Standing Out in a Crowded Market
Creating cultural moments rather than product announcements separates memorable toy PR campaigns from forgettable ones. Global Toy News reports that nostalgia drove major wins in 2025, with Pokémon cards, LEGO sets, and retro action figures attracting adult buyers as much or more than children. The practical PR insight positions toys as bridges between generations, creating messaging that appeals to parents who grew up with original products while attracting new audiences through modern play patterns or tech integrations.
The Toy Association identifies “Newstalgic” toys as a major 2025 trend—re-releases of old classics for original fans plus new spins on old favorites to appeal to new generations. This creates multiple story angles for PR professionals: the nostalgia angle targeting adult collectors, the innovation angle highlighting modern features, and the family bonding angle emphasizing parents and kids playing together. Each angle serves different media outlets and audience segments while supporting the same product launch.
Collectibility drives social media conversation and media coverage in ways that standard product features cannot. Limited editions, variants, and chase elements create scarcity that fuels consumer demand and generates “the toy everyone is hunting for” stories. Staggered release strategies maintain buzz over extended periods rather than concentrating attention in a single launch moment that quickly fades.
Personalization and identity-driven play respond to consumer desires for products that reflect individual experiences and values. Customizable toys, diverse representation, and adaptive designs for children with different abilities create “toys that let kids be themselves” narratives that resonate with journalists covering social issues and parenting trends. These stories transcend product announcements to become cultural commentary on inclusion and representation.
When pitching to journalists and influencers, lead with story angles rather than product specifications. Reporters care about narrative—why this matters now, how it reflects broader trends, what it means for consumers—not technical features or manufacturing details. Exclusive access or early product samples to top-tier media builds relationships and increases coverage likelihood. Data or research supporting your story, whether consumer trends or market insights, provides the credibility journalists need to justify coverage to editors.
Conclusion
The toy PR landscape in 2025 demands authenticity, strategic integration across channels, and alignment with consumer values.

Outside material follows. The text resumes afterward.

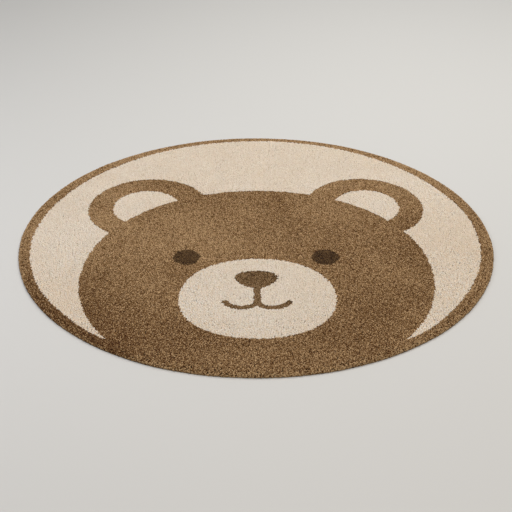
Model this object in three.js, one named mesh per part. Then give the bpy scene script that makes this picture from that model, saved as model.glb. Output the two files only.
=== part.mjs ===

Sustainability has become a baseline expectation rather than a differentiator, requiring concrete metrics and third-party validation rather than vague environmental claims. Augmented reality succeeds when it enhances play experiences rather than replacing physical interaction, creating shareable moments that drive organic social media coverage. Gen Z parents make purchasing decisions based on social proof and values alignment, responding to authentic content from micro-influencers more than polished corporate messaging.
PR professionals should audit current strategies against these three pillars: Does your sustainability messaging include specific, measurable commitments backed by third-party certification? Do your AR features serve genuine play value while creating natural social sharing moments? Does your content strategy prioritize authentic engagement with Gen Z parents across the platforms where they actually spend time?
The next steps involve moving beyond product-centric announcements toward cultural storytelling that positions toys as tools for family bonding, environmental education, and identity expression. Build long-term relationships with journalists and influencers who cover parenting, technology, and sustainability rather than sending generic mass pitches. Invest in measurement frameworks that track engagement, conversion, and sentiment rather than vanity metrics like impressions and reach. Most importantly, recognize that successful toy PR in 2025 requires consistency—these aren’t campaign tactics but permanent shifts in how brands communicate their value to consumers and media alike.